FCP career scenario: I'm a newly qualified physiotherapist

If you are looking to develop your career towards a First Contact Physiotherapy (FCP) role in the future, there are a number of steps you could be taking now to move closer to your goal.

A newly qualified physiotherapist who is interested in FCP

I have a rotational job. My employer doesn’t offer rotations in primary care, but I’m really interested in these roles and I’d like to work in primary care in the future. What development steps towards FCP can I take now?

Steps you can take towards a career in FCP

Rotation variety

A wide range of rotations will set you up well for a role in primary care – including those in medical, community, mental health, surgical and outpatients settings. This variety will enable you to develop your understanding of long-term conditions that are common among patients interacting with primary care services. Patients with multiple co-morbidities are becoming more typical, and it is important that you have a well-rounded early career in order to develop your knowledge of different conditions and understanding of how they impact patients' lives.

Patients in primary care will also be attending other services and having procedures outside of primary care. It is therefore very valuable as an FCP to have an understanding of the pathways and procedures your patients will be engaging with.

For example, as an FCP, you may refer someone to orthopaedics. Your patient will likely have questions about how this pathway works, who they are likely to see and what the procedure will be like. If you have had a rotation in trauma and orthopaedics, you will have a better understanding of the system in order to explain it to your patient. Equally, you may have a patient who has just been discharged from hospital and now has different needs from when they were initially admitted. If you have completed a community-based rotation, you may have a better idea of what services will be available to your patient and you will be more able to explain the process to them.

Tailor your experiences and opportunities

If you are interested in a career in FCP, you should think about who can support you with your development. Your line manager or workplace supervisor is a great place to start. You should speak to your line manager about your aspirations as they may have a developmental route into FCP already established that you could work towards. You should tailor the objectives and projects from your rotations to fit in with the relevant FCP or musculoskeletal (MSK) framework in your country. See our country-specific guidance for more information on this.  

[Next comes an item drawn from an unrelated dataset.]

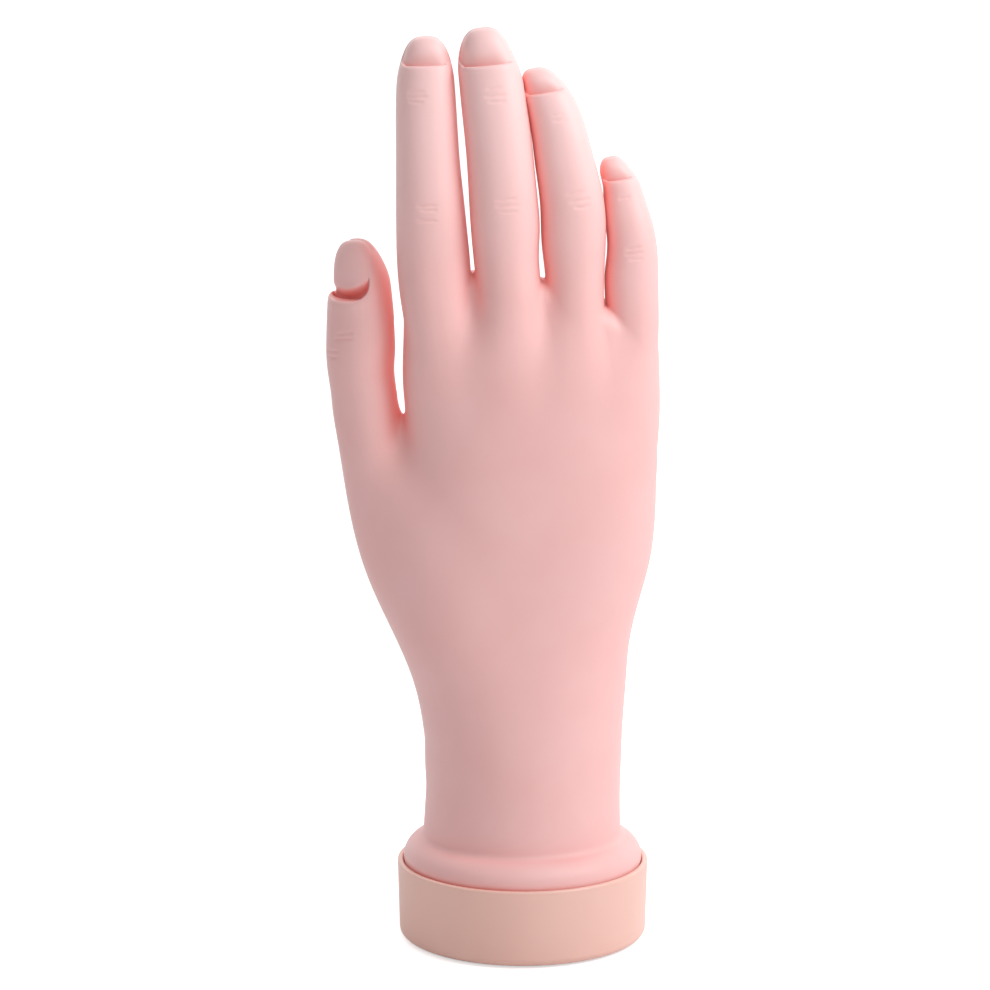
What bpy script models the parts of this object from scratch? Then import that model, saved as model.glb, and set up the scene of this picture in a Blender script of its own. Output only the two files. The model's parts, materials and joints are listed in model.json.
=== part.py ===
"""A nail practice hand: soft fingers on a jointed keel, standing in a round base.

Lengths are metres and +Z is up. The back of the hand faces -Y and the thumb is at -X.
The origin is the centre of the underside of the base.
"""
import math

import bmesh
import bpy
import numpy as np
from mathutils import Matrix, Vector

# Fits that several pieces share
GAP = 0.0003
OVERRUN = 0.0020
WELD = 0.00001
FLAT_ANGLE = math.radians(0.5)
SMOOTH_ANGLE = math.radians(40.0)

# Counts of facets
TURNED_SIDES = 36
PALM_SIDES = 32
FINGER_SIDES = 16
PIN_SIDES = 8
SOCKET_SIDES = 24
BARREL_STEPS = 4
EYE_STEPS = 2
EDGE_STEPS = 3
NAIL_STEPS = 6
SWING_STEPS = 5

# Round base
RIM_DIAMETER = 0.0635
FOOT_DIAMETER = 0.0625
BASE_HEIGHT = 0.0200
BASE_WALL = 0.0015
BASE_FLOOR = 0.0035
BASE_EDGE_RADIUS = 0.0040
RIM_EDGE = 0.0004
BOSS_DIAMETER = 0.0180
BOSS_RISE = 0.0030

# Foot pad
PAD_DIAMETER = 0.0500
PAD_THICKNESS = 0.0018
PAD_PROUD = 0.0005

# Pivot screw and its washer
SCREW_SHANK_DIAMETER = 0.0040
SCREW_HEAD_DIAMETER = 0.0080
SCREW_HEAD_DEPTH = 0.0017
SCREW_LENGTH = 0.0120
SCREW_POINT = 0.0008
WASHER_DIAMETER = 0.0090
WASHER_THICKNESS = 0.0008

# Wrist plug
PLUG_HUB_DIAMETER = 0.0240
PLUG_FLANGE_CLEARANCE = 0.00225
PLUG_FLANGE_THICKNESS = 0.0030
PLUG_CORE_DIAMETER = 0.0340
PLUG_CORE_LENGTH = 0.0440
PLUG_EDGE = 0.0010

# Rolled bead at the foot of the wrist
BEAD_CLEARANCE = 0.0001
BEAD_HEIGHT = 0.0105

# Palm
PALM_HEIGHT = 0.1700
PALM_DEPTH = 0.0250

# Stiff frame in the palm
STEM_WIDTH = 0.0114
STEM_DEPTH = 0.0060
STEM_ENTRY = 0.0140
FRAME_PLATE_WIDTH = 0.0220
FRAME_PLATE_LENGTH = 0.0320
FRAME_PLATE_START = 0.0130
FORK_REACH = 0.0140

# Keel hinges
TONGUE_WIDTH = 0.0023
PIN_DIAMETER = 0.0018
KEEL_SHARE = 0.40
PIN_REACH_SHARE = 0.94
SWING_REACH_SHARE = 1.2

# Root barrels stand in from the finger's sides, so that the palm keeps a wall between them
BARREL_INSET = 0.0015
BACK_LIP_SHARE = 0.40

# Rounded eyes and barrels are faceted from their middle to this angle on each side
ROUND_END = math.radians(75.0)

# Spaces between finger roots
INDEX_WEB = 0.00095
RING_WEB = 0.00145
LITTLE_WEB = 0.00070

# Fingers and thumb
INDEX_LENGTH = 0.0543
INDEX_WIDTH = 0.0180
INDEX_DEPTH = 0.0164
INDEX_ROOT_RISE = 0.0035
INDEX_SETBACK = -0.0014
MIDDLE_LENGTH = 0.0568
MIDDLE_WIDTH = 0.0169
MIDDLE_DEPTH = 0.0166
MIDDLE_ROOT_RISE = 0.0035
MIDDLE_SETBACK = -0.0028
MIDDLE_ROOT_X = -0.0042
RING_LENGTH = 0.0495
RING_WIDTH = 0.0154
RING_DEPTH = 0.0150
RING_ROOT_RISE = 0.0015
RING_SETBACK = -0.0010
LITTLE_LENGTH = 0.0346
LITTLE_WIDTH = 0.0130
LITTLE_DEPTH = 0.0126
LITTLE_ROOT_DROP = 0.0060
LITTLE_SETBACK = 0.0012
THUMB_LENGTH = 0.0393
THUMB_WIDTH = 0.0176
THUMB_DEPTH = 0.0148
THUMB_ROOT_DROP = 0.0310
THUMB_SETBACK = 0.0045
THUMB_SPREAD = 0.0350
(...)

You could also seek out a mentor within or outside of your workplace. Mentorship is a very helpful way to understand more about your own motivations and help you to plan your development options. You could use the CSP mentoring platform to find a mentor who can support your career plans.

More ways to develop into an FCP role

See our essential information page for tips on increasing your understanding, evidencing your experience and enhancing your education.

And for information about how FCP works in your local area, see our country-specific guidance.

Multidisciplinary teams

Primary care is a multidisciplinary environment, and physiotherapists in primary care work closely with clinicians from other professions on a daily basis. Any opportunity you have to learn more about primary care services, community services or other professions such as nursing or pharmacy would be very valuable at this stage.

You could talk to your line manager, supervisor or mentor about opportunities to spend time in primary care. Perhaps you could shadow an FCP, an advanced nurse practitioner, a clinical pharmacist or a GP. You could offer an educational session to primary care teams about your physiotherapy service or about a clinical condition your service is involved with. 

FCPs also refer to secondary care, and it is important that clinicians understand the services they are sending patients to. As such, you could seek out opportunities to spend time with advanced practice clinicians in MSK orthopaedic triage services or frailty services.

Transferable skills

There are many skills you can develop while at this early stage of your career that will be transferable to a primary care setting later on. Primary care is focused on population health, and this is an area you can bring into any physiotherapy context by looking at the population of patients served by your team and adapting interventions and communications to meet their needs. 

Preventative health is equally important as patients often interact with primary care as a first port of call. Therefore, developing your understanding of preventative healthcare and how physiotherapy can support someone at an early point in their patient journey will be very valuable to your development towards FCP. You should also look at wider system pathologies and public health principles, which can be considered in all your rotations or roles including in non-MSK contexts. 

FCPs use skills such as behaviour change, motivational interviewing and active listening to support patients. They give self-management advice to most patients and are skilled in exercise prescription. These are skills that can be developed and honed throughout your physiotherapy career. 

As well as clinical skills, you should also seek out opportunities to develop skills in the non-clinical areas that fit within the four pillars of advanced practice – education, leadership and research (with clinical being the fourth). Although you are currently at the early stage of your career, it is a good idea to develop habits in seeking and evidencing non-clinical opportunities as this will support you as you progress, especially if you aspire to work in FCP or advanced practice. For example, you could take part in an audit or quality-improvement project or publish dissertation work.

Educational opportunities 

There are also formal educational routes towards FCP. You should discuss these with your line manager, supervisor or mentor. Formal educational options may include MSc modules to develop your knowledge and skills in areas such as research, MSK, personalised care or advanced clinical practice. You can find links to post-qualifying programmes that have CSP accreditation and check the HEE landing page for updates on modules that have been mapped to the FCP roadmap.